**Given exercise**. Repeat everything from the line holding "makeBackPanel();" to the line holding "in imported if", inclusive, exactly. Leave out the rest.

**Task inputs**.
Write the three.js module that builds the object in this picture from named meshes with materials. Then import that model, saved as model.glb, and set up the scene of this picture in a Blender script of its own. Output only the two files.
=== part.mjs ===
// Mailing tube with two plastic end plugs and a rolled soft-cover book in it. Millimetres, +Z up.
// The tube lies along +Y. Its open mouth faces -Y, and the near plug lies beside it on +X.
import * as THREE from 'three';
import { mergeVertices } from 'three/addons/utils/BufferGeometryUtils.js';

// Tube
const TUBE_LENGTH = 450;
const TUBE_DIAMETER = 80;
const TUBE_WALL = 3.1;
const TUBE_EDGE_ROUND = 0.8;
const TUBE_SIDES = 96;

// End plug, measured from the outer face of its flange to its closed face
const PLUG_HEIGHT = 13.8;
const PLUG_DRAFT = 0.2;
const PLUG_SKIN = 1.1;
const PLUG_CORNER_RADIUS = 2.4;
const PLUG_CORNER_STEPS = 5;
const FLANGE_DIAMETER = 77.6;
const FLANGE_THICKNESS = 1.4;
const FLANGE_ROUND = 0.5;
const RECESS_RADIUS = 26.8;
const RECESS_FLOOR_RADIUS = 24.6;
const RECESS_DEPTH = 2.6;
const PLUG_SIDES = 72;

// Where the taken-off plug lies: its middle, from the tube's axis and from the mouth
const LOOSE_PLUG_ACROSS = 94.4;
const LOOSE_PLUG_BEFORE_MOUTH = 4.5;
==
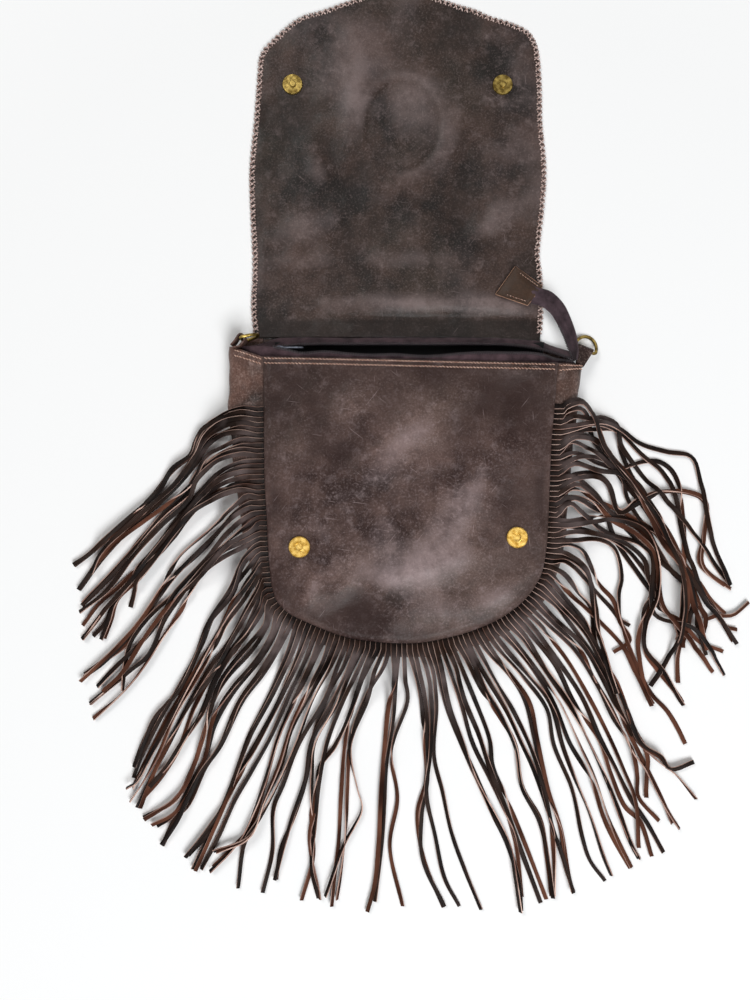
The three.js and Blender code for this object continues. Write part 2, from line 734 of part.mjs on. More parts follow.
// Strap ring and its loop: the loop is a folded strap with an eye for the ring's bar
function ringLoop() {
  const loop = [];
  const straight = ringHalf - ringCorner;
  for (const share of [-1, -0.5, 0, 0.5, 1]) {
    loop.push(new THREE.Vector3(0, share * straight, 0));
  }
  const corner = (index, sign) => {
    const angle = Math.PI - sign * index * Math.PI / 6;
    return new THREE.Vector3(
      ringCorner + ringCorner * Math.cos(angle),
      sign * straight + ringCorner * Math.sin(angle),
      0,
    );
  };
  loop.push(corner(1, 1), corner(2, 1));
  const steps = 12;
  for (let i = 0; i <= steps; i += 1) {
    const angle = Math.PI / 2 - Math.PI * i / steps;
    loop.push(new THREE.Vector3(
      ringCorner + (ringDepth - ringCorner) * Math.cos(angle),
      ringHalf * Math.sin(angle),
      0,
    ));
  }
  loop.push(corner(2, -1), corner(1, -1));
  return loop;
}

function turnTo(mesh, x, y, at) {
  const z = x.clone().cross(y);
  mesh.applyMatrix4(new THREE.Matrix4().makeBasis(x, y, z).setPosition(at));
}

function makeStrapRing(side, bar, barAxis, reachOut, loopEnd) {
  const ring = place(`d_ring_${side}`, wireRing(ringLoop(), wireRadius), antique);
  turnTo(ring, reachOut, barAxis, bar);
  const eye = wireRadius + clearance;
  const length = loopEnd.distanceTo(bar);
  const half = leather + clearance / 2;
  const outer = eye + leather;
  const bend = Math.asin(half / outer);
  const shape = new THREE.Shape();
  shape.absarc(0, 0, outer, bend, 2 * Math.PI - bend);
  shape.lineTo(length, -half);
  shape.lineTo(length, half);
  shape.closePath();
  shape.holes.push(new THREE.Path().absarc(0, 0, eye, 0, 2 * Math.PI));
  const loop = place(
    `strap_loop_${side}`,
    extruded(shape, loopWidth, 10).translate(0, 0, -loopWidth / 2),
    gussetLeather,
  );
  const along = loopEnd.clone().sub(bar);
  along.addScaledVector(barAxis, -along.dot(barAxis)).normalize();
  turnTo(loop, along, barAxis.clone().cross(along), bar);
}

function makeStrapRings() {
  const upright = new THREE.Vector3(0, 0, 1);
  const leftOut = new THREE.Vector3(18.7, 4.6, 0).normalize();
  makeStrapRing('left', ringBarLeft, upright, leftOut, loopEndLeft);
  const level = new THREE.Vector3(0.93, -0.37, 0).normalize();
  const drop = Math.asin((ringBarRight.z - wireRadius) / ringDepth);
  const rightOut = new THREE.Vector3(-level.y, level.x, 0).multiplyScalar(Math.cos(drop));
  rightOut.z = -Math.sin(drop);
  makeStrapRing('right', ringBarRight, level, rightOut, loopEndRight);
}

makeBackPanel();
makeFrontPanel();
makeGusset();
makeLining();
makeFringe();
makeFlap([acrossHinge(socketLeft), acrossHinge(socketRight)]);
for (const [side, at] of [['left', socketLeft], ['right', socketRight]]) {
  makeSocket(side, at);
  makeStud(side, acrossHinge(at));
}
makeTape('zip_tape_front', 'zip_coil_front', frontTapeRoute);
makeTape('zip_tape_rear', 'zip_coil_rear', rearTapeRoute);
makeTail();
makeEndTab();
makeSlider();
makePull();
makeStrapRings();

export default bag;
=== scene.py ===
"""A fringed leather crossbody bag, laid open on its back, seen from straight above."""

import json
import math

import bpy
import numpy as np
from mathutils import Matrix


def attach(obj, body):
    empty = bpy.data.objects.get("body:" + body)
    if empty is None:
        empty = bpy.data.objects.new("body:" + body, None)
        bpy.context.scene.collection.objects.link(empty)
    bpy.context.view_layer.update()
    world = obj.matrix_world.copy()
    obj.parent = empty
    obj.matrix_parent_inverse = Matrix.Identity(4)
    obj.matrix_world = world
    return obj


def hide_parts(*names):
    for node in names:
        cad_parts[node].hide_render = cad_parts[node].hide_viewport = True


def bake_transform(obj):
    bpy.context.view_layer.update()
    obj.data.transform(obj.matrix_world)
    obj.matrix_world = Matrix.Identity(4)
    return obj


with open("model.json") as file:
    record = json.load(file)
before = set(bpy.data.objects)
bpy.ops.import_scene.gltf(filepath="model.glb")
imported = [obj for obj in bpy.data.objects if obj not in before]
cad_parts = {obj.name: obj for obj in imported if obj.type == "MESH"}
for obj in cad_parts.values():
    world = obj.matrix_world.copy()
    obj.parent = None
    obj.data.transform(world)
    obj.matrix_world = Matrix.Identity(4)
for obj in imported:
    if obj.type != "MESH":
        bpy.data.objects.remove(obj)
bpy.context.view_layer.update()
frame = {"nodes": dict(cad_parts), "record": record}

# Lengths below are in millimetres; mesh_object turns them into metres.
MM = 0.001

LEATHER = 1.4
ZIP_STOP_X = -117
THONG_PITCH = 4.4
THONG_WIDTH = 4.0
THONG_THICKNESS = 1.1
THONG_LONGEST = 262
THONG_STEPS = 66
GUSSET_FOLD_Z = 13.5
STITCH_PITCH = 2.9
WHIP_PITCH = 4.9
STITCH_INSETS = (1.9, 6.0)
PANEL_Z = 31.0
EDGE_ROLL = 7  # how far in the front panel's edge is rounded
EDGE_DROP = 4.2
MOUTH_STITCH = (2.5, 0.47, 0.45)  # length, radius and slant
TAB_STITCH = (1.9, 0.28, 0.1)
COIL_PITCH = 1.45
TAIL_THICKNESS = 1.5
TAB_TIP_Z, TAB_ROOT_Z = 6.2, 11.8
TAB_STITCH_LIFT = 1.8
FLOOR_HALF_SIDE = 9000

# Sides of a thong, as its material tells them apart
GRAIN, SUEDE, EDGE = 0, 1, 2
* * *
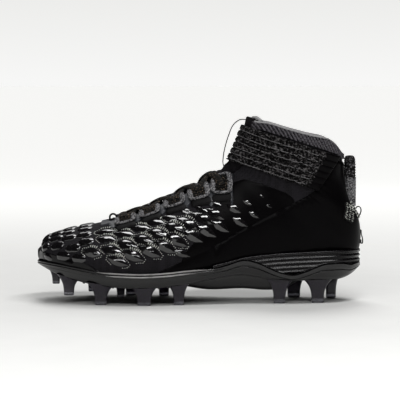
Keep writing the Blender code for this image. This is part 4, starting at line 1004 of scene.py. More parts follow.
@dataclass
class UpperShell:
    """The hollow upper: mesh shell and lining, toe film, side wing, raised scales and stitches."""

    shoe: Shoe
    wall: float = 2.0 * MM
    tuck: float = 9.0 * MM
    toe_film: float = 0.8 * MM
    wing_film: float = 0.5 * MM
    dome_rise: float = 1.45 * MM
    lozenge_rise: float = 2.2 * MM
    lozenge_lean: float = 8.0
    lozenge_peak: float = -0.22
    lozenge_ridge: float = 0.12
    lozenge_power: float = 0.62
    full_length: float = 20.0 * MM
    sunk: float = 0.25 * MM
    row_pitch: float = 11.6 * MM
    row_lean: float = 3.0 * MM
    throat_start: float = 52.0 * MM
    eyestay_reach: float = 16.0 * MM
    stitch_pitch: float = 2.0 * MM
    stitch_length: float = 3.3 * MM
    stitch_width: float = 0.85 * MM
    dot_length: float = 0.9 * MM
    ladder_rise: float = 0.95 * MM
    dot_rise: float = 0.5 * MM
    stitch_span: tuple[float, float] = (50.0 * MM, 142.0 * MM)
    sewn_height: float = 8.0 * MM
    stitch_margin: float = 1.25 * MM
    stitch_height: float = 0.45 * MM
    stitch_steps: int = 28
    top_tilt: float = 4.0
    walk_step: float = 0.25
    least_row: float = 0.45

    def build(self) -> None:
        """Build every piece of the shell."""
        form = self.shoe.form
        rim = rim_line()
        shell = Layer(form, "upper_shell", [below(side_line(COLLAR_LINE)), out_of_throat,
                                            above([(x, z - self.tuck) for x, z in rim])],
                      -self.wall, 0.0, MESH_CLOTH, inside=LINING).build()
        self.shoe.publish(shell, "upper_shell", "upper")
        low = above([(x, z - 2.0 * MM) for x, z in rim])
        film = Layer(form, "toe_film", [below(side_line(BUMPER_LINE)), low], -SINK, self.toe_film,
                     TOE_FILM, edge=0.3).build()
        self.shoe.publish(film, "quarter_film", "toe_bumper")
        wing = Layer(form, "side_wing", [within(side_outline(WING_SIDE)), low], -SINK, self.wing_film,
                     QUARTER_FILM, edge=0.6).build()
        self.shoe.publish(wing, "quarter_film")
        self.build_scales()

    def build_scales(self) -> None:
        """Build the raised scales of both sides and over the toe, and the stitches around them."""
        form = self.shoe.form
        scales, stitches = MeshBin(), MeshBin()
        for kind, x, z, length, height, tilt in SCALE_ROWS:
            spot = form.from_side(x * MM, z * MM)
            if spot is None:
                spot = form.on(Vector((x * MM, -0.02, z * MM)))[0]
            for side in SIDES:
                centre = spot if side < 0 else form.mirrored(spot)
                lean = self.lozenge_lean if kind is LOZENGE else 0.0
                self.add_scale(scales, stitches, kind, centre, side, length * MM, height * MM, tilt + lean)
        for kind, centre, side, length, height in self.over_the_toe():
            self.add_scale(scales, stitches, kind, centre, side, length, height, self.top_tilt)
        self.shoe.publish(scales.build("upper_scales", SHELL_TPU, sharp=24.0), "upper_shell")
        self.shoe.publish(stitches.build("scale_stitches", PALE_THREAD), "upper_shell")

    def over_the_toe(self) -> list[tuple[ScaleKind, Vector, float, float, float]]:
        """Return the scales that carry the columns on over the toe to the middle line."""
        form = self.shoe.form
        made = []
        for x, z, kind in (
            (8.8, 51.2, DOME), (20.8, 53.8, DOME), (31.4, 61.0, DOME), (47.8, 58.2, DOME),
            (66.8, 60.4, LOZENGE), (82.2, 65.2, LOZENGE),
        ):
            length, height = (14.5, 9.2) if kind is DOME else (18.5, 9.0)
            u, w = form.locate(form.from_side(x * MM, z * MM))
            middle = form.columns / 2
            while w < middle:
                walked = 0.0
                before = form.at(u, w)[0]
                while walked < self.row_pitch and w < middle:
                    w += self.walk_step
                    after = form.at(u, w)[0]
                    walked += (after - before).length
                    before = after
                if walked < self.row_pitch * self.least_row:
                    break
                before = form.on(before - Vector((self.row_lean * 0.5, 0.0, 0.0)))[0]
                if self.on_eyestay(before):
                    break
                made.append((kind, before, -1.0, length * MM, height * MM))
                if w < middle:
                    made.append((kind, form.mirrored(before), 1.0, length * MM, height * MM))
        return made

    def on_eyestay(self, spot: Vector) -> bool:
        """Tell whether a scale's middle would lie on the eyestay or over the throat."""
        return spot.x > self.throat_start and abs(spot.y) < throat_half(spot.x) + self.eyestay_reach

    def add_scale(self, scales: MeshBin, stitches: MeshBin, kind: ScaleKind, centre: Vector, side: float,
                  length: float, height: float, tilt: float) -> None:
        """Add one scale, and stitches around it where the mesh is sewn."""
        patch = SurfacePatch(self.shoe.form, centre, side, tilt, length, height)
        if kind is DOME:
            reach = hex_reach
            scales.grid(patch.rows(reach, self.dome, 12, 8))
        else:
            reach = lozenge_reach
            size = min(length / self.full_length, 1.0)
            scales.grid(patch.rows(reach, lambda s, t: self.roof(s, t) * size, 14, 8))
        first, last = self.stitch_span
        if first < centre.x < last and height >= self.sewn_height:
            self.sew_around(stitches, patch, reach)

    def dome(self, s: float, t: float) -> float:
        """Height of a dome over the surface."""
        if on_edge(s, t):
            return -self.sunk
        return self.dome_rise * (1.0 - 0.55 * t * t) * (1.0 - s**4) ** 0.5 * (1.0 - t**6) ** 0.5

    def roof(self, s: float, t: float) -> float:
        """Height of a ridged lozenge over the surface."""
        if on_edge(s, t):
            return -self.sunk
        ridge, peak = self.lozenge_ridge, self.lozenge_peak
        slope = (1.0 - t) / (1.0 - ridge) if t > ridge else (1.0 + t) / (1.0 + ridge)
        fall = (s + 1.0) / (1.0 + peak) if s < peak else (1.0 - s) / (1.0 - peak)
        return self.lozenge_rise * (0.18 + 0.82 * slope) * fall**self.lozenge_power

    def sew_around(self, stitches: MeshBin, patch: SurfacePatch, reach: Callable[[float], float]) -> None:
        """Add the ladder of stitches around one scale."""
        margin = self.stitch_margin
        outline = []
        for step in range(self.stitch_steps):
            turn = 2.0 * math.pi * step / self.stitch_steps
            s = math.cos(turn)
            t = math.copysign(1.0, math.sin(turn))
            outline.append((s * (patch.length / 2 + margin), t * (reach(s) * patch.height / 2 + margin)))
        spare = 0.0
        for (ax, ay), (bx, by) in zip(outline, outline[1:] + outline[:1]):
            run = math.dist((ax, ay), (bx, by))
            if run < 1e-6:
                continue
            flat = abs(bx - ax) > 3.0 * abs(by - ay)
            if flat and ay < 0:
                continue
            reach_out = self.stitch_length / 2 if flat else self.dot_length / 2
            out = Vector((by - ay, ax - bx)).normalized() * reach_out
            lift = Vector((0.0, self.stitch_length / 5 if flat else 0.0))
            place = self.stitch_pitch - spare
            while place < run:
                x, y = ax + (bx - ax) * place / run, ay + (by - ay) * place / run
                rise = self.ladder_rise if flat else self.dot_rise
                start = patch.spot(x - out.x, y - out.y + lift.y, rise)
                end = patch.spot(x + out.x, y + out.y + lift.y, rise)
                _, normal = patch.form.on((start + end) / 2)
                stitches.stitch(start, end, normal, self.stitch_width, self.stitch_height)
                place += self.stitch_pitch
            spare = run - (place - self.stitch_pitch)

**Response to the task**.
makeBackPanel();
makeFrontPanel();
makeGusset();
makeLining();
makeFringe();
makeFlap([acrossHinge(socketLeft), acrossHinge(socketRight)]);
for (const [side, at] of [['left', socketLeft], ['right', socketRight]]) {
  makeSocket(side, at);
  makeStud(side, acrossHinge(at));
}
makeTape('zip_tape_front', 'zip_coil_front', frontTapeRoute);
makeTape('zip_tape_rear', 'zip_coil_rear', rearTapeRoute);
makeTail();
makeEndTab();
makeSlider();
makePull();
makeStrapRings();

export default bag;
=== scene.py ===
"""A fringed leather crossbody bag, laid open on its back, seen from straight above."""

import json
import math

import bpy
import numpy as np
from mathutils import Matrix


def attach(obj, body):
    empty = bpy.data.objects.get("body:" + body)
    if empty is None:
        empty = bpy.data.objects.new("body:" + body, None)
        bpy.context.scene.collection.objects.link(empty)
    bpy.context.view_layer.update()
    world = obj.matrix_world.copy()
    obj.parent = empty
    obj.matrix_parent_inverse = Matrix.Identity(4)
    obj.matrix_world = world
    return obj


def hide_parts(*names):
    for node in names:
        cad_parts[node].hide_render = cad_parts[node].hide_viewport = True


def bake_transform(obj):
    bpy.context.view_layer.update()
    obj.data.transform(obj.matrix_world)
    obj.matrix_world = Matrix.Identity(4)
    return obj


with open("model.json") as file:
    record = json.load(file)
before = set(bpy.data.objects)
bpy.ops.import_scene.gltf(filepath="model.glb")
imported = [obj for obj in bpy.data.objects if obj not in before]
cad_parts = {obj.name: obj for obj in imported if obj.type == "MESH"}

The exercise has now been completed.